Two Chinese people having a baby in America would make that baby ‘American’. But two Chinese people having a baby in Russia would NOT make that baby ‘Russian’. That baby’s nationality would be ‘Chinese’ is Russia’s eyes.
There are certain Asian nations that are very difficult for Westerners to penetrate. I know people who have tried very hard to immigrate there. They aren’t allowed. “But they are so nice and polite.” Of course they are. They see you as rich tourist where they will happily take your money. But move there, get a job that could go to one of the natives, and vote within their system? No way.
It’s just a difference of the Old World and the New World.
If I was the judge, say this guy:
I would see Kotaku being piled on because they said a game developer was ‘clueless’ about the Internet (something I say everyday).
Then I would see the game developer cussing and hurling insults in Japanese.
Then I would stroke my chin and say, “That’s all there is to this? This is all what Kotaku said? That he was ‘clueless’? And then when the controversy started, they edited out the clueless and stepped forward to try to cool hostilities?”
Yes, that is what happened, the people would say.
And then I would tilt my head and say, “And the game developer kept cussing, hurling insults, and essentially continued being hostile?”
Yes, that cannot be denied, would be the answer.
“This is a pretty good example of ‘The Woman Doth Protest Too Much’. It seems like being seen as ‘clueless’ about the Internet pressed his buttons.”
But what about the people trolling Kamiya’s twitter?
“It sounds like they are trying to push Kamiya’s buttons as well.”
I think it is funny.
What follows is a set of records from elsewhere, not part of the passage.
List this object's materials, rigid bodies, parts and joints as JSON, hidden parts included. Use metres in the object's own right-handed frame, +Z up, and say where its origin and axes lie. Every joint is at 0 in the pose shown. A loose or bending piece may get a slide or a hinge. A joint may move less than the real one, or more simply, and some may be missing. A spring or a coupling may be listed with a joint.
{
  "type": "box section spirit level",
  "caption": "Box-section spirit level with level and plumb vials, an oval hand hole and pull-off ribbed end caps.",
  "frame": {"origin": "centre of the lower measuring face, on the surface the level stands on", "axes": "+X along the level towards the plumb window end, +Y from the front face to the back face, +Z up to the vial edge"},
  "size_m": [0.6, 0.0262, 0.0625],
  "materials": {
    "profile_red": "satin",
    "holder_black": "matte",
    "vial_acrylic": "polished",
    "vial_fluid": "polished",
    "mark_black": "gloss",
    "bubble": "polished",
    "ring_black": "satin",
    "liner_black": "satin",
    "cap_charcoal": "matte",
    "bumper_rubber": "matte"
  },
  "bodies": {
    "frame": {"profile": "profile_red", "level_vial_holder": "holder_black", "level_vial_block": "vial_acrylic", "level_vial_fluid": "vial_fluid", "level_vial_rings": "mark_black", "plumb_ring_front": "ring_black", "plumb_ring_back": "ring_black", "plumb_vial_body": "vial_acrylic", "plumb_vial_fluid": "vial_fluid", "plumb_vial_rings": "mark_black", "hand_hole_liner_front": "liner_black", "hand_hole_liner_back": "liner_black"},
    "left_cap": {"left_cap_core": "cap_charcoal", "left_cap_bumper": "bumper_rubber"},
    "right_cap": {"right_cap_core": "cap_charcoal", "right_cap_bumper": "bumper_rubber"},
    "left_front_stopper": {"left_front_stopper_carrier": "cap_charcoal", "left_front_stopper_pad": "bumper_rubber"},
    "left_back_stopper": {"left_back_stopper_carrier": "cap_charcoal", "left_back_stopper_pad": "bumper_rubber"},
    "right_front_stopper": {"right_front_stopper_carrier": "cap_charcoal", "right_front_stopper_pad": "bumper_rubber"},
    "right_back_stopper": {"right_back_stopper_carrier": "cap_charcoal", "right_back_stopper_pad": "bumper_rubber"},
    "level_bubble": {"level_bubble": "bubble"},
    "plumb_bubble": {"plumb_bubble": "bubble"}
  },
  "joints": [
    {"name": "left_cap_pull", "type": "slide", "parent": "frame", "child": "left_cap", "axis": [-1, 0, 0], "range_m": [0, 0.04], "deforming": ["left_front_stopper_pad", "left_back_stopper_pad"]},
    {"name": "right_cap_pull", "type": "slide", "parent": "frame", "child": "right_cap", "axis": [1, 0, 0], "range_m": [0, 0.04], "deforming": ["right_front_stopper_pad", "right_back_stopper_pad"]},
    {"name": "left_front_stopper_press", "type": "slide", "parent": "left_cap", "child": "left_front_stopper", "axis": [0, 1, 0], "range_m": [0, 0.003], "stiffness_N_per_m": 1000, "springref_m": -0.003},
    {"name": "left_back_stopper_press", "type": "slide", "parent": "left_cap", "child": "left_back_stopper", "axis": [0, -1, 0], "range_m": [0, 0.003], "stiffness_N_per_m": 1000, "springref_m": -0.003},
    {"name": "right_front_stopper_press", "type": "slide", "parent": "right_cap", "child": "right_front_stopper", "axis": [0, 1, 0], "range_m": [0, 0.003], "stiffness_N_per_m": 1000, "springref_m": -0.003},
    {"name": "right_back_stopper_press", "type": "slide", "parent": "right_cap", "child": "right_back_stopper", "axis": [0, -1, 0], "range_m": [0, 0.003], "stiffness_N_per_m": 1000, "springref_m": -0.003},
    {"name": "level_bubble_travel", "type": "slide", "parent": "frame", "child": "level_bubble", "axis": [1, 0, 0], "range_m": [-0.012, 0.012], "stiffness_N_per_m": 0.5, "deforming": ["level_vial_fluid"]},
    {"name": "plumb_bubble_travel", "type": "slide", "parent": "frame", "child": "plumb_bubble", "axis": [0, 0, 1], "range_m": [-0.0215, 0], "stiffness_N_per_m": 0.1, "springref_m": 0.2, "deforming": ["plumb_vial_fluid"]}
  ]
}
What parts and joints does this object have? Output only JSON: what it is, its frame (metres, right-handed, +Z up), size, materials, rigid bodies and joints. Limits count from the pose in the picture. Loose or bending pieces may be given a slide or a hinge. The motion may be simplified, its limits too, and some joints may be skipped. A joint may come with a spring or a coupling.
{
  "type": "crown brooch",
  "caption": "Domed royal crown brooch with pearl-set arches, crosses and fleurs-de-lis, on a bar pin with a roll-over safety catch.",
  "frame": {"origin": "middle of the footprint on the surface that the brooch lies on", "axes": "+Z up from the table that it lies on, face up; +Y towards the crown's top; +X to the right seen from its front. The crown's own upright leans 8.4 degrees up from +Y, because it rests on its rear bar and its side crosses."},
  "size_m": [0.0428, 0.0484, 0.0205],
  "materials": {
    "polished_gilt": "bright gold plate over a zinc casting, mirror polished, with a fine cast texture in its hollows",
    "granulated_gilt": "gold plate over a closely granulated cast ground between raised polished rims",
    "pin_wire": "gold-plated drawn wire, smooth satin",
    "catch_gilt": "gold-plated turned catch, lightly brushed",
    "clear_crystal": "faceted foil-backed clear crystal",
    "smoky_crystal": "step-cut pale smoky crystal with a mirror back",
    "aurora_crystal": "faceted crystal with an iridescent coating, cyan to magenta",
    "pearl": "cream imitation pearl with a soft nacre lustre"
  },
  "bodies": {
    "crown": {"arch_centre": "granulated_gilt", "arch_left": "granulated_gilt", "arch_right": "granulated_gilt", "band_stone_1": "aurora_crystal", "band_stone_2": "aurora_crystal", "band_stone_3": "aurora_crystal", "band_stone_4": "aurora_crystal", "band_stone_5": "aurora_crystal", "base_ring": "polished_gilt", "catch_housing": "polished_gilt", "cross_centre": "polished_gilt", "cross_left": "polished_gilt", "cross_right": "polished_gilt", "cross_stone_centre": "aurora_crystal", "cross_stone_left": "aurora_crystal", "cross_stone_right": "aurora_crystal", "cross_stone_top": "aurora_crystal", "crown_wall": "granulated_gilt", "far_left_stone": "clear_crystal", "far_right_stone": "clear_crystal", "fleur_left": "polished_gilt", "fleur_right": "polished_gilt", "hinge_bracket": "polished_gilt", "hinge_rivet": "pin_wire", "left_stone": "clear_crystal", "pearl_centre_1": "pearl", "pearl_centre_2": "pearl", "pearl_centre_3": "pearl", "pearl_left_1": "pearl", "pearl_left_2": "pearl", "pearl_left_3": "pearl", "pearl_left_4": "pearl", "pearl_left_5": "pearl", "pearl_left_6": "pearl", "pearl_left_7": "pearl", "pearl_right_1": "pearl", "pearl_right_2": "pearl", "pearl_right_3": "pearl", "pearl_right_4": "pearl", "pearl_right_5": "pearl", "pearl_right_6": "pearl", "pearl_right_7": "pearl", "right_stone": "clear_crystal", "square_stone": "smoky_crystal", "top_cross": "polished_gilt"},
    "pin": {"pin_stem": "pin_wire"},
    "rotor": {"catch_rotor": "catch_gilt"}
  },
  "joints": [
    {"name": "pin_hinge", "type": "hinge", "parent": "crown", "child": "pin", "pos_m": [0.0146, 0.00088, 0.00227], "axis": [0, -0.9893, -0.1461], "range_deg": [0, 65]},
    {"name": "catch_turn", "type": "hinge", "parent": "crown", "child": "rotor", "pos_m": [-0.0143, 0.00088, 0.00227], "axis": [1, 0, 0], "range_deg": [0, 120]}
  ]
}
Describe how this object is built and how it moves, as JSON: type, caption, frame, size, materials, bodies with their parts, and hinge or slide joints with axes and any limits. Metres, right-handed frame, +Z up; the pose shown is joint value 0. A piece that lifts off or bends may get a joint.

And I think the people who are uncomfortable with the encounter, who are confusingly trying to pin the tail of racist on Kotaku, are getting a clue of how they truly think over in Japan. It confuses them because it is contrary to what they have been taught and the images they have seen. Since they don’t want to process what the contradiction means, they are trying to imagine that Kotaku was mean spirited or did something wrong to provoke such hostility.